* **Task**
Set down exactly, please, each line from the one containing "switchBracket();" through the one containing "bpy.data.objects.remove(obj)", both lines included, and no other line.
# # #
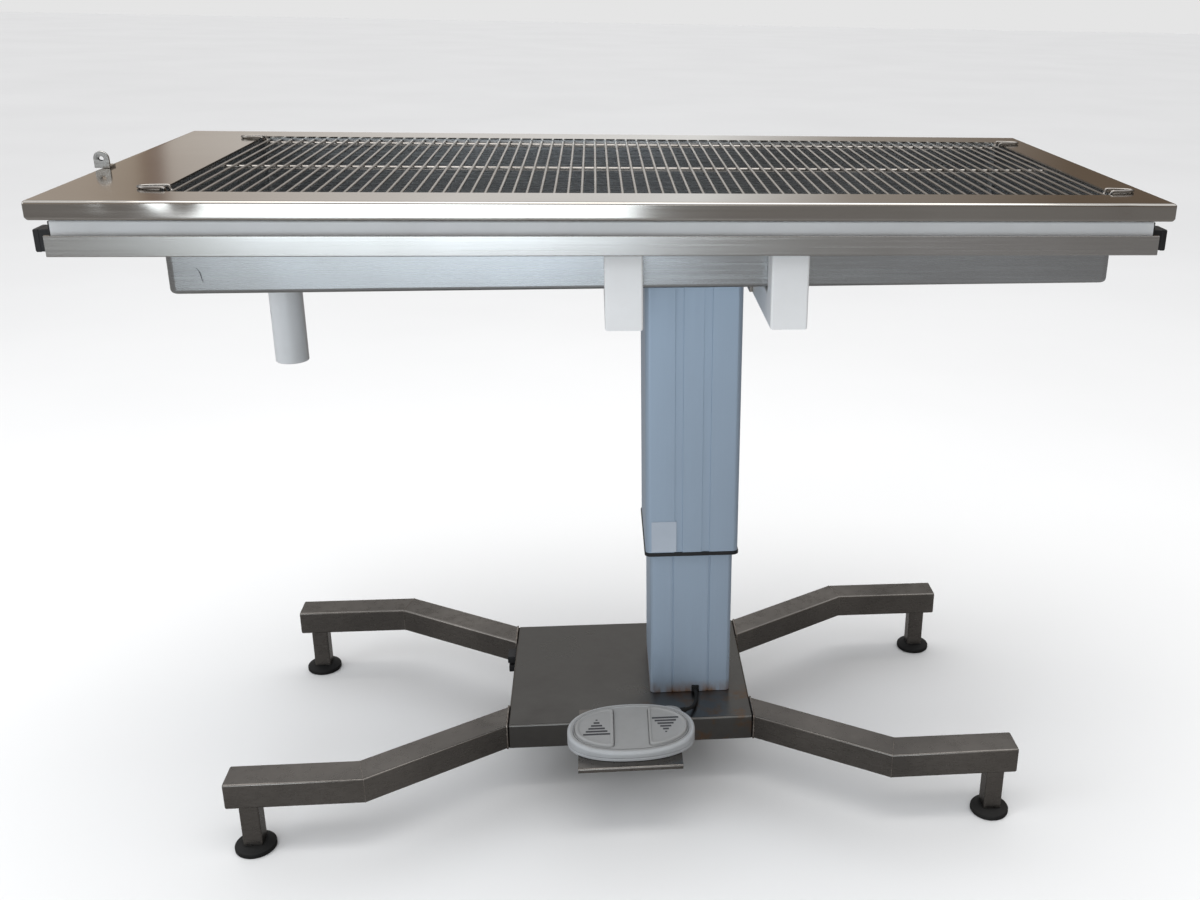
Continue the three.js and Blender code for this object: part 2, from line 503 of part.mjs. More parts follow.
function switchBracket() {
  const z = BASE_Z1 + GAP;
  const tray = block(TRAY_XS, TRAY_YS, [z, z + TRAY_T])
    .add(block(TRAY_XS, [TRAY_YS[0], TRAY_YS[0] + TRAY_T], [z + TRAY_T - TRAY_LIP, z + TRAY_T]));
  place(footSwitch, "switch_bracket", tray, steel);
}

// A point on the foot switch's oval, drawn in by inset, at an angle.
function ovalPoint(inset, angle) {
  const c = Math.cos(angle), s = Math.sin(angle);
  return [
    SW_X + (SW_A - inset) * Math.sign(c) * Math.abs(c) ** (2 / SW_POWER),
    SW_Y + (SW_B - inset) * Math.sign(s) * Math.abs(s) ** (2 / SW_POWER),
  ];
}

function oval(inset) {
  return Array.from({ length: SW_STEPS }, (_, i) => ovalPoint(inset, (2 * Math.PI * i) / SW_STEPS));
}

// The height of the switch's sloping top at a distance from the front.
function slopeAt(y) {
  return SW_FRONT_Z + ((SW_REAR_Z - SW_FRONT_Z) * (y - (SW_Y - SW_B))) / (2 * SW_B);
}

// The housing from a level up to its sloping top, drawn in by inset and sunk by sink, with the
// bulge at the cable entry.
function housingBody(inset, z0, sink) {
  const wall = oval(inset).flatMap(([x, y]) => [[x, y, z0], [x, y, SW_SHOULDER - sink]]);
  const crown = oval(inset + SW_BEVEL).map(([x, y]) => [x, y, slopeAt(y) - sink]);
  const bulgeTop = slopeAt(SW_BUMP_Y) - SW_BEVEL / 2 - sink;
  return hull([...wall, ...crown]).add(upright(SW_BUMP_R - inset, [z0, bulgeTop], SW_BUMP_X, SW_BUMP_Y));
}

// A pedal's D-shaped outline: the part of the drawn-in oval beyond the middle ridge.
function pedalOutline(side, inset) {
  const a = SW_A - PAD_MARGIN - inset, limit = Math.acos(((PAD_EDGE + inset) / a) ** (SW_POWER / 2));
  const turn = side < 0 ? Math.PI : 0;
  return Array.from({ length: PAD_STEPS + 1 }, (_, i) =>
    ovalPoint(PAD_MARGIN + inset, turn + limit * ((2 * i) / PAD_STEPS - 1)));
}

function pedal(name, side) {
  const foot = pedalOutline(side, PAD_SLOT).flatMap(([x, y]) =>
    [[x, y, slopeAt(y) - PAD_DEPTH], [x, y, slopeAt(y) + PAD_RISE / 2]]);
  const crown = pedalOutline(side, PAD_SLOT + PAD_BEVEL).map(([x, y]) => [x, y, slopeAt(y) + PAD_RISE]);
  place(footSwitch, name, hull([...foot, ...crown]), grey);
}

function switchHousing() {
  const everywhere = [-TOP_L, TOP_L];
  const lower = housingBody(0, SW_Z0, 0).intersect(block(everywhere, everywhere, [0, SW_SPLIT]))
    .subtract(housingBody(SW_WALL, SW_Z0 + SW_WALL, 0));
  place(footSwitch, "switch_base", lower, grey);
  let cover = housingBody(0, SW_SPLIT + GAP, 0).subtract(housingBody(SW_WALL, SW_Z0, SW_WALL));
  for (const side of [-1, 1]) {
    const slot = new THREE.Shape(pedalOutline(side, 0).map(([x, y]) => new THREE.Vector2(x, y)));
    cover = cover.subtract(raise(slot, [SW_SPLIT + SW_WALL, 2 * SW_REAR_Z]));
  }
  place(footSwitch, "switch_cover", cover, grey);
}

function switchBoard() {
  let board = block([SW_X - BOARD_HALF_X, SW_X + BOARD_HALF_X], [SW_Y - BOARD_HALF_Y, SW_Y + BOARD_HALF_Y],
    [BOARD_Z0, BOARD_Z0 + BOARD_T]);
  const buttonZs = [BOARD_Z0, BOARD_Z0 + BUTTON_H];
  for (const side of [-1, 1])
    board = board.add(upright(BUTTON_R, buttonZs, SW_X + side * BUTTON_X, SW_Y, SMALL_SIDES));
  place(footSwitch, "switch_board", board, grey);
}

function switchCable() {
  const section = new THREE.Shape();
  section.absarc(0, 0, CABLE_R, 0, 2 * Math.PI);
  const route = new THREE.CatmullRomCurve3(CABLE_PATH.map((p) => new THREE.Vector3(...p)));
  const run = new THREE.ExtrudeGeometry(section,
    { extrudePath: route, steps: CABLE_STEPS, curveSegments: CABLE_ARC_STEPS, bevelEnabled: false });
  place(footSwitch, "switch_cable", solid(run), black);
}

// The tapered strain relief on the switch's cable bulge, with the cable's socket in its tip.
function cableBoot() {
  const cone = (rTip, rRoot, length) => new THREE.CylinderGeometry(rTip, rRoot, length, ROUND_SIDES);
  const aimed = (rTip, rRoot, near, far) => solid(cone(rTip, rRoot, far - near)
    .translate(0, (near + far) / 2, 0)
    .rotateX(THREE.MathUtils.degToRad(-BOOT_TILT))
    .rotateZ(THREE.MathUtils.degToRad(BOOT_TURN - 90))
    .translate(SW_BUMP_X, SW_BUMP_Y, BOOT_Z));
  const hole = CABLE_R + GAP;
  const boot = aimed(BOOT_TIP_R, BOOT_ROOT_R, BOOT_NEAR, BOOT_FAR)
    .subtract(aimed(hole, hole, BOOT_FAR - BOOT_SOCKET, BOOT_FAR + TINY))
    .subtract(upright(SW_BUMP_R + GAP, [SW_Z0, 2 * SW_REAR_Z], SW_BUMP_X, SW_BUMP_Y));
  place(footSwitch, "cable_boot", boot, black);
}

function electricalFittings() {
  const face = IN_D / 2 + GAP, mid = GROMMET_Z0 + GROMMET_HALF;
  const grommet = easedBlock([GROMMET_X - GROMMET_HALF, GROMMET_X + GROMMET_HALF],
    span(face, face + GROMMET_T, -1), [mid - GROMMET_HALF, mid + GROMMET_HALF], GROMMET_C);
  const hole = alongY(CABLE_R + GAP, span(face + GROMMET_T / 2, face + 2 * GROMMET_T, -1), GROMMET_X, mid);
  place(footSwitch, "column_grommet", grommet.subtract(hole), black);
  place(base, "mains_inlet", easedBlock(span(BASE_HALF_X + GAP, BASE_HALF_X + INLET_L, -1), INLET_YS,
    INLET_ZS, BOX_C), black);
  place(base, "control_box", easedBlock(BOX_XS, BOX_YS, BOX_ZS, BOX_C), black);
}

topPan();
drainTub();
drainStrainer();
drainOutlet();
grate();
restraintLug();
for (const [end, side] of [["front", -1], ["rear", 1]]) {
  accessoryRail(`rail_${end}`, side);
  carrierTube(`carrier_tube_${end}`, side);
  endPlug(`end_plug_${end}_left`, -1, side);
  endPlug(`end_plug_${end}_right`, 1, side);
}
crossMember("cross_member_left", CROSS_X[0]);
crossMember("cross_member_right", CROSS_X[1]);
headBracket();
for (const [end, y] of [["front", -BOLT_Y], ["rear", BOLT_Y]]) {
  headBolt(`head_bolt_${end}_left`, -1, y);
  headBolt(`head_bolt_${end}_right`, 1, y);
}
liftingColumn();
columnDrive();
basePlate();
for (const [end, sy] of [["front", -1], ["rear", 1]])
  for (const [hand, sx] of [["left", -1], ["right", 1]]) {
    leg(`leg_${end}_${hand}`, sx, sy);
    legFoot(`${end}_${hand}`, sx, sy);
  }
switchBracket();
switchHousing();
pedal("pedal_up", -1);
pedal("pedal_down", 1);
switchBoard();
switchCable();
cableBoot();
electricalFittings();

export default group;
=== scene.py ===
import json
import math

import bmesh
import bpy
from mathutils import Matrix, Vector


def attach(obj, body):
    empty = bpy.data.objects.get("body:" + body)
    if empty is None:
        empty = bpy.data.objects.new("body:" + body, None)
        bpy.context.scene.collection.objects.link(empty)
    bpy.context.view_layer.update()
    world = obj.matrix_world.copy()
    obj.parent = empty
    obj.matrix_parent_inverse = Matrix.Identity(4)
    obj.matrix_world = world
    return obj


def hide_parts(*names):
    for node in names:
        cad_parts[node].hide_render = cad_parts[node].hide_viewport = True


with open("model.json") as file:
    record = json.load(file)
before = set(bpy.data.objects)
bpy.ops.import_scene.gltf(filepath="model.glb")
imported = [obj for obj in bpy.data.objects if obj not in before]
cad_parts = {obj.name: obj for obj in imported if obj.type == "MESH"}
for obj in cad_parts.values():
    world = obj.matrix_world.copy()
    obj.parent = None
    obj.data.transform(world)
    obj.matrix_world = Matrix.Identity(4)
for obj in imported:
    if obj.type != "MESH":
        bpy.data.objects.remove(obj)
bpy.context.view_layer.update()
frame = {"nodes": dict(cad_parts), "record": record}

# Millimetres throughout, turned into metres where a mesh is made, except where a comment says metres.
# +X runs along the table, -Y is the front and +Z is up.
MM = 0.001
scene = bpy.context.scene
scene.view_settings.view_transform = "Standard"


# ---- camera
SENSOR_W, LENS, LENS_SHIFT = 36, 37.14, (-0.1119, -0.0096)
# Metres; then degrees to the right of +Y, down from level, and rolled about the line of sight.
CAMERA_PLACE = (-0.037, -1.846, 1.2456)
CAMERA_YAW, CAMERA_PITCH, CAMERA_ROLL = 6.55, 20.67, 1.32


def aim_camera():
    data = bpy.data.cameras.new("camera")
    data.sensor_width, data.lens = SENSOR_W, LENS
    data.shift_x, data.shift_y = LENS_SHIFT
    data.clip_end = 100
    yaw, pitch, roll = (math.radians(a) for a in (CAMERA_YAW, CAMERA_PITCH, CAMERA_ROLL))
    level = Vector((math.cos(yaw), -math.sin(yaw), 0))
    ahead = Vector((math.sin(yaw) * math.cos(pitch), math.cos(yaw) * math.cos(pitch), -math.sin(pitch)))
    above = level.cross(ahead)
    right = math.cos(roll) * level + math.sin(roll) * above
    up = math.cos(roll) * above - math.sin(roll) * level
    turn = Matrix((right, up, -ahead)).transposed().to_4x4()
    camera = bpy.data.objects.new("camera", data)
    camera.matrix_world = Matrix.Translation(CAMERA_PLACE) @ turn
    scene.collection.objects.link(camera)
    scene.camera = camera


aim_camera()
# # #
* **Solution to this problem**
switchBracket();
switchHousing();
pedal("pedal_up", -1);
pedal("pedal_down", 1);
switchBoard();
switchCable();
cableBoot();
electricalFittings();

export default group;
=== scene.py ===
import json
import math

import bmesh
import bpy
from mathutils import Matrix, Vector


def attach(obj, body):
    empty = bpy.data.objects.get("body:" + body)
    if empty is None:
        empty = bpy.data.objects.new("body:" + body, None)
        bpy.context.scene.collection.objects.link(empty)
    bpy.context.view_layer.update()
    world = obj.matrix_world.copy()
    obj.parent = empty
    obj.matrix_parent_inverse = Matrix.Identity(4)
    obj.matrix_world = world
    return obj


def hide_parts(*names):
    for node in names:
        cad_parts[node].hide_render = cad_parts[node].hide_viewport = True


with open("model.json") as file:
    record = json.load(file)
before = set(bpy.data.objects)
bpy.ops.import_scene.gltf(filepath="model.glb")
imported = [obj for obj in bpy.data.objects if obj not in before]
cad_parts = {obj.name: obj for obj in imported if obj.type == "MESH"}
for obj in cad_parts.values():
    world = obj.matrix_world.copy()
    obj.parent = None
    obj.data.transform(world)
    obj.matrix_world = Matrix.Identity(4)
for obj in imported:
    if obj.type != "MESH":
        bpy.data.objects.remove(obj)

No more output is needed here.